What are the functions of blood in the body?

The blood is responsible for carrying oxygen to all the cells of the body. So oxygen is the fuel that all tissues need to live.

The blood is filled with oxygen in the lungs, passes through the heart and from there it is propelled to all the tissues (the whole body), once the body takes all the oxygen from the blood, that blood that is without oxygen returns to the heart , from where it is pushed back to the lungs, so that it is refilled with oxygen, returns to the heart and is expelled again throughout the body.

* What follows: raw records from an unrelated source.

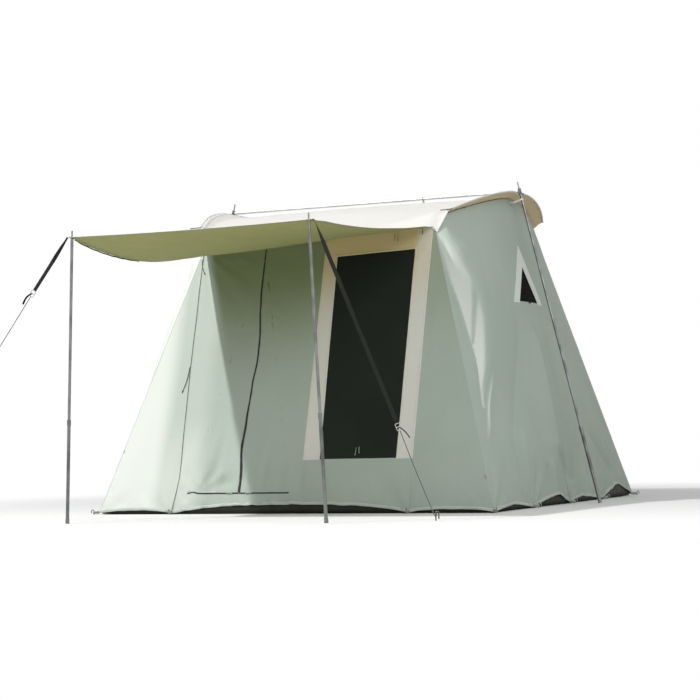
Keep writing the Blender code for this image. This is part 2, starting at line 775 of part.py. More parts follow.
def telescopic_pole(upper_name, lower_name, foot, shoulder, lower_r, lower_length, pin_length):
    """Two tubes on the line from the foot on the ground to the shoulder below the pin."""
    axis = (shoulder - foot).normalized()
    cap_r = lower_r + COLLAR_EXTRA_R
    start = foot + axis * (cap_r * sqrt(1 - axis.z ** 2) / axis.z)
    bore = POLE_UPPER_R + TUBE_GAP
    collar = lower_length - COLLAR_LENGTH
    lower = turned(lower_name, [
        (0, 0), (cap_r, 0), (cap_r, FOOT_CAP), (lower_r, FOOT_CAP), (lower_r, collar),
        (cap_r, collar), (cap_r, lower_length), (bore, lower_length), (bore, FOOT_FLOOR), (0, FOOT_FLOOR),
    ], start, shoulder)
    bottom = start + axis * (lower_length - ENGAGEMENT)
    length = (shoulder - bottom).length
    inner = POLE_UPPER_R - TUBE_WALL
    upper = turned(upper_name, [
        (0, length + pin_length), (PIN_R, length + pin_length), (PIN_R, length), (POLE_UPPER_R, length),
        (POLE_UPPER_R, 0), (inner, 0), (inner, length - PIN_SHOULDER), (0, length - PIN_SHOULDER),
    ], bottom, shoulder)
    attach(lower, upper)
    finish(lower, STEEL, 0.4, 1.0)
    return finish(upper, STEEL, 0.35, 1.0)


for side_name, side in SIDES.items():
    foot = Vector((side * AWNING_FOOT_HALF, AWNING_POLE_Y, 0.0))
    under = awning_under(side * AWNING_POLE_HALF, AWNING_POLE_Y)
    splay = (AWNING_FOOT_HALF - AWNING_POLE_HALF) / AWNING_FRONT_Z
    seat = under - Vector((0.0, 0.0, SEAM_GAP + POLE_UPPER_R * splay))
    telescopic_pole(
        f"awning_pole_upper_{side_name}", f"awning_pole_lower_{side_name}",
        foot, seat, AWNING_LOWER_R, AWNING_LOWER_LENGTH, AWNING_PIN_LENGTH,
    )


# Uprights and ridge brackets: a sleeve on the upright, a plug for the ridge pole, two rod sockets

for side_name, side in SIDES.items():
    foot = Vector((side * FOOT_HALF, 0.0, 0.0))
    centre = Vector((side * POLE_TOP_HALF, 0.0, RIDGE_Z))
    axis = (centre - foot).normalized()
    half = axis * (SLEEVE_LENGTH / 2)
    telescopic_pole(
        f"upright_upper_{side_name}", f"upright_lower_{side_name}",
        foot, centre - half - axis * SEAM_GAP, UPRIGHT_LOWER_R, UPRIGHT_LOWER_LENGTH,
        SLEEVE_LENGTH + SEAM_GAP + PIN_LENGTH,
    )
    bracket = cylinder(f"ridge_bracket_{side_name}", centre - half, centre + half, SLEEVE_R)
    plug_end = centre - Vector((side * (SLEEVE_R + PLUG_LENGTH), 0.0, 0.0))
    plug_r = RIDGE_POLE_R - RIDGE_POLE_WALL - TUBE_GAP
    combine(bracket, cylinder(f"plug_{side_name}", centre, plug_end, plug_r), "UNION")
    socket = Vector((side * SOCKET_X, 0.0, SOCKET_Z))
    reach = Vector((0.0, SLEEVE_R + SOCKET_LENGTH, 0.0))
    sockets = cylinder(f"sockets_{side_name}", socket - reach, socket + reach, SOCKET_R)
    combine(bracket, sockets, "UNION")
    bore = cylinder(f"bore_{side_name}", centre - half * 2, centre + half * 2, PIN_R + TUBE_GAP)
    combine(bracket, bore, "DIFFERENCE")
    for end in (-1, 1):
        floor = socket + Vector((0.0, end * SOCKET_FLOOR, 0.0))
        rod_bore = cylinder(f"rod_bore_{side_name}_{end}", floor, socket + reach * (2 * end), BOW_R + TUBE_GAP)
        combine(bracket, rod_bore, "DIFFERENCE")
    finish(bracket, STEEL, 0.4, 1.0)


# Bow rods: spring steel along the hoods' edges, from the brackets past the front corners

def bow_seat(y):
    """Half width and height at which a bow rod lies against the hood's edge."""
    out, height = hood_rim(y)
    towards_ridge = y * (1.0 - SLOPE_STEP)
    slant = (hood_rim(towards_ridge)[0] - out) / (towards_ridge - y)
    return out + (BOW_R + SEAM_GAP) * sqrt(1 + slant ** 2), height + CLOTH / 2


def bow_route(side, stations, tip):
    """From a bracket's socket along the hood's edge to the tip."""
    way = copysign(1, stations[0])
    route = [
        Vector((side * SOCKET_X, way * (SOCKET_FLOOR + SEAM_GAP), SOCKET_Z)),
        Vector((side * SOCKET_X, way * (SLEEVE_R + SOCKET_LENGTH), SOCKET_Z)),
    ]
    for y in stations:
        out, height = bow_seat(y)
        route.append(Vector((side * out, y, height)))
    return route + [Vector((side * tip.x, tip.y, tip.z))]


back_out, back_z = bow_seat(BACK_EAVE_Y)
back_tip = Vector((back_out, BACK_EAVE_Y + BACK_TIP_LENGTH, back_z))
for side_name, side in SIDES.items():
    front_rod = bar_along(f"bow_rod_front_{side_name}", bow_route(side, FRONT_STATIONS[1:-2], BOW_TIP), BOW_R)
    finish(front_rod, STEEL, 0.35, 1.0)
    back_rod = bar_along(f"bow_rod_back_{side_name}", bow_route(side, BACK_STATIONS[1:], back_tip), BOW_R)
    finish(back_rod, STEEL, 0.35, 1.0)


# Ridge pole: three tubes, the outer two with a spigot that enters the middle one

RIDGE_BORE = RIDGE_POLE_R - RIDGE_POLE_WALL
SPIGOT_R = RIDGE_BORE - TUBE_GAP
SPIGOT_BORE = SPIGOT_R - RIDGE_POLE_WALL
joint = Vector((RIDGE_JOINT_HALF, 0.0, RIDGE_Z))
pole_end = POLE_TOP_HALF - SLEEVE_R * sqrt(1 + LEAN ** 2) - RIDGE_POLE_R * LEAN - SEAM_GAP
length = pole_end - RIDGE_JOINT_HALF
for side_name, side in SIDES.items():
    section = turned(f"ridge_pole_{side_name}", [
        (RIDGE_POLE_R, 0), (RIDGE_POLE_R, length), (SPIGOT_R, length), (SPIGOT_R, length + SPIGOT_LENGTH),
        (SPIGOT_BORE, length + SPIGOT_LENGTH), (SPIGOT_BORE, length - SPIGOT_STOP),
        (RIDGE_BORE, length - SPIGOT_STOP), (RIDGE_BORE, 0),
    ], Vector((side * pole_end, 0.0, RIDGE_Z)), Vector((0.0, 0.0, RIDGE_Z)))
    finish(section, STEEL, 0.35, 1.0)
middle = RIDGE_JOINT_HALF * 2 - SEAM_GAP * 2
middle_start = Vector((-middle / 2, 0.0, RIDGE_Z))
middle_pole = turned("ridge_pole_middle", [
    (RIDGE_POLE_R, 0), (RIDGE_POLE_R, middle), (RIDGE_BORE, middle), (RIDGE_BORE, 0),
], middle_start, Vector((0.0, 0.0, RIDGE_Z)))
finish(middle_pole, STEEL, 0.35, 1.0)


# Guys: webbing from each awning pole's pin to a buckle, then rope to a stake

def guy(side_name, side, stake, strap_length):
    """Strap, buckle, rope and stake on the line from an awning pole's top to the ground."""
    pin = Vector((side * AWNING_POLE_HALF, AWNING_POLE_Y, AWNING_FRONT_Z + CLOTH + SEAM_GAP))
    flat = Vector((stake.x - pin.x, stake.y - pin.y, 0.0)).normalized()
    across = Vector((-flat.y, flat.x, 0.0))
    edge = (AWNING_FRONT_HALF - AWNING_POLE_HALF + STRAP_OVERHANG) / abs(flat.x)
    bend = pin + flat * edge
    slope = (stake + Vector((0.0, 0.0, ROPE_TIE_Z)) - bend).normalized()
    tie = stake + Vector((0.0, 0.0, ROPE_TIE_Z)) - flat * (GUY_STAKE_R + ROPE_R * abs(slope.z) + SEAM_GAP * 2)
    down = (tie - bend).normalized()
    upward = across.cross(down)
    upward = upward if upward.z > 0 else -upward
    crease = (upward + Vector((0.0, 0.0, 1.0))).normalized()

    def turn(along):
        return Quaternion(down, pi / 2 * min(max((along - edge - TWIST_START) / TWIST_LENGTH, 0.0), 1.0))

    def place(along, aside):
        run = flat * along if along <= edge else flat * edge + down * (along - edge)
        return pin + run + turn(along) @ across * aside

    def through(along, aside):
        if abs(along - edge) < MESH_MERGE:
            return crease * (STRAP_THICK / crease.z)
        return (turn(along) @ upward if along > edge else Vector((0.0, 0.0, 1.0))) * STRAP_THICK

    half = STRAP_WIDTH / 2
    stations = [edge + TWIST_START + TWIST_LENGTH * step / TWIST_STEPS for step in range(TWIST_STEPS + 1)]
    stations = [-STRAP_TAIL, edge, *stations, strap_length]
    strap_outline = [(along, -half) for along in stations] + [(along, half) for along in reversed(stations)]
    outwards = turn(strap_length) @ upward
    strap = slab(
        f"guy_strap_{side_name}", strap_outline, place, through,
        holes=[ring(0.0, 0.0, PIN_R + PIN_PLAY)],
    )
    finish(strap, WEBBING, 0.8)

    start = strap_length + SEAM_GAP
    wide = BUCKLE_WIDTH / 2
    long = BUCKLE_LENGTH
    slot = (long - 3 * BUCKLE_BAR) / 2
    buckle_outline = [
        (start, -wide + BUCKLE_BAR), (start + BUCKLE_BAR, -wide), (start + long - BUCKLE_BAR, -wide),
        (start + long, -wide + BUCKLE_BAR), (start + long, wide - BUCKLE_BAR),
        (start + long - BUCKLE_BAR, wide), (start + BUCKLE_BAR, wide), (start, wide - BUCKLE_BAR),
    ]
    slots = []
    for low in (start + BUCKLE_BAR, start + 2 * BUCKLE_BAR + slot):
        slots.append([
            (low, -wide + BUCKLE_BAR), (low + slot, -wide + BUCKLE_BAR),
            (low + slot, wide - BUCKLE_BAR), (low, wide - BUCKLE_BAR),
        ])
    buckle = slab(
        f"guy_buckle_{side_name}", buckle_outline, place,
        lambda along, aside: outwards * BUCKLE_THICK, holes=slots,
    )
    finish(buckle, BRIGHT_STEEL, 0.3, 1.0)

    first = place(start + long + SEAM_GAP * 2, 0.0) + outwards * (BUCKLE_THICK / 2)
    route = []
    for step in range(ROPE_POINTS + 1):
        share = step / ROPE_POINTS
        route.append(mixed(first, tie, share) - Vector((0.0, 0.0, 4 * ROPE_SAG * share * (1 - share))))
    finish(bar_along(f"guy_rope_{side_name}", route, ROPE_R), CORD_GREY, 0.85)

    peg = bar_along(f"guy_stake_{side_name}", stake_route(stake, flat, GUY_STAKE_HEIGHT, HOOK_R), GUY_STAKE_R)
    finish(peg, STEEL, 0.35, 1.0)


guy("left", -1, LEFT_GUY_STAKE, LEFT_STRAP)
guy("right", 1, RIGHT_GUY_STAKE, RIGHT_STRAP)
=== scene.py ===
from math import atan2, ceil, copysign, cos, exp, hypot, pi, sin, sqrt

import bpy
import numpy as np
from mathutils import Matrix, Vector, geometry, kdtree, noise


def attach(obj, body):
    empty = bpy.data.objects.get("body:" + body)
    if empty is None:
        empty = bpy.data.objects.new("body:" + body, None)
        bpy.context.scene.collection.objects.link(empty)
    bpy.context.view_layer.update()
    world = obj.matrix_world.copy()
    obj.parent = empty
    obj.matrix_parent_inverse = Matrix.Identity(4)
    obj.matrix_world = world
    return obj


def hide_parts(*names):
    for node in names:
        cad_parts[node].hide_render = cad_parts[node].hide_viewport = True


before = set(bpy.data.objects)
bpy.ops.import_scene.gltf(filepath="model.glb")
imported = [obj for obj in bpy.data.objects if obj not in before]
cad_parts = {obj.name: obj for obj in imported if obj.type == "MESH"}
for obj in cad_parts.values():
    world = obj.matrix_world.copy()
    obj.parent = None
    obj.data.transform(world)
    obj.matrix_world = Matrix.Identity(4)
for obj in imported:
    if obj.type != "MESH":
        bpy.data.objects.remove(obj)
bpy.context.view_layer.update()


# Camera
# The photograph was taken from low down in front of the right-hand corner with a long lens.
# Its place, turn, rise and tilt are fitted to the floor's corners, the eaves and the poles.

FOCAL_PIXELS = 1985.9
IMAGE_PIXELS = 700
STAND = (6.161, -13.494, 0.533)
TURN, RISE, TILT = 0.441, 0.042, -0.023

ahead = Vector((-sin(TURN) * cos(RISE), cos(TURN) * cos(RISE), sin(RISE)))
level = Vector((cos(TURN), sin(TURN), 0.0))
above = level.cross(ahead)
across = level * cos(TILT) + above * sin(TILT)
upward = above * cos(TILT) - level * sin(TILT)
lens = bpy.data.cameras.new("camera")
lens.sensor_width = 36.0
lens.lens = FOCAL_PIXELS * lens.sensor_width / IMAGE_PIXELS
lens.clip_end = 200.0
camera = bpy.data.objects.new("camera", lens)
bpy.context.collection.objects.link(camera)
aim = Matrix((across, upward, -ahead)).transposed()
camera.matrix_world = Matrix.Translation(STAND) @ aim.to_4x4()
bpy.context.scene.camera = camera


# Groundsheet
# The floor is a tray of black coated cloth, turned up all round inside the walls.
# Folded webbing loops are sewn to its edge and take the pegs.

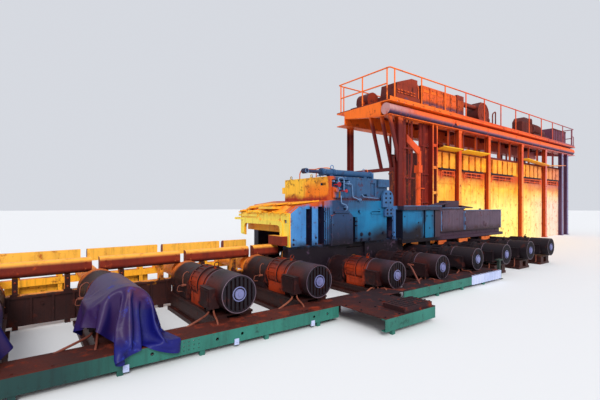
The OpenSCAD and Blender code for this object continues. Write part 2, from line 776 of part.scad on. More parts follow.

So the heart plays a very important role in the body and its function is closely related to the lungs and some alteration in its shape or structure leads to this blood pumping cycle not being fulfilled in an ideal way.

How does a normal heart work?

The normal heart has 4 chambers: two atria at the top and two ventricles at the bottom (see figure 1). The two atria are separated from each other by the interatrial septum, and the two ventricles are separated by the interventricular septum.

Blood passes from the right atrium to the right ventricle across the tricuspid valve, and from the left atrium to the left ventricle across the mitral valve.

The mechanism of blood distribution in the body by the heart:

The right side of the heart (right atrium and right ventricle) receives blood from all over the body through the superior vena cava (SVC) and inferior vena cava (IVC) and sends it through the pulmonary artery (PA) to the lungs, where the blood (more specifically the red blood cells) take the oxygen, to then return to the left side of the heart (left atrium and left ventricle) through the pulmonary veins (VPI) and from there it is sent through the aorta artery (AO ) to the whole body.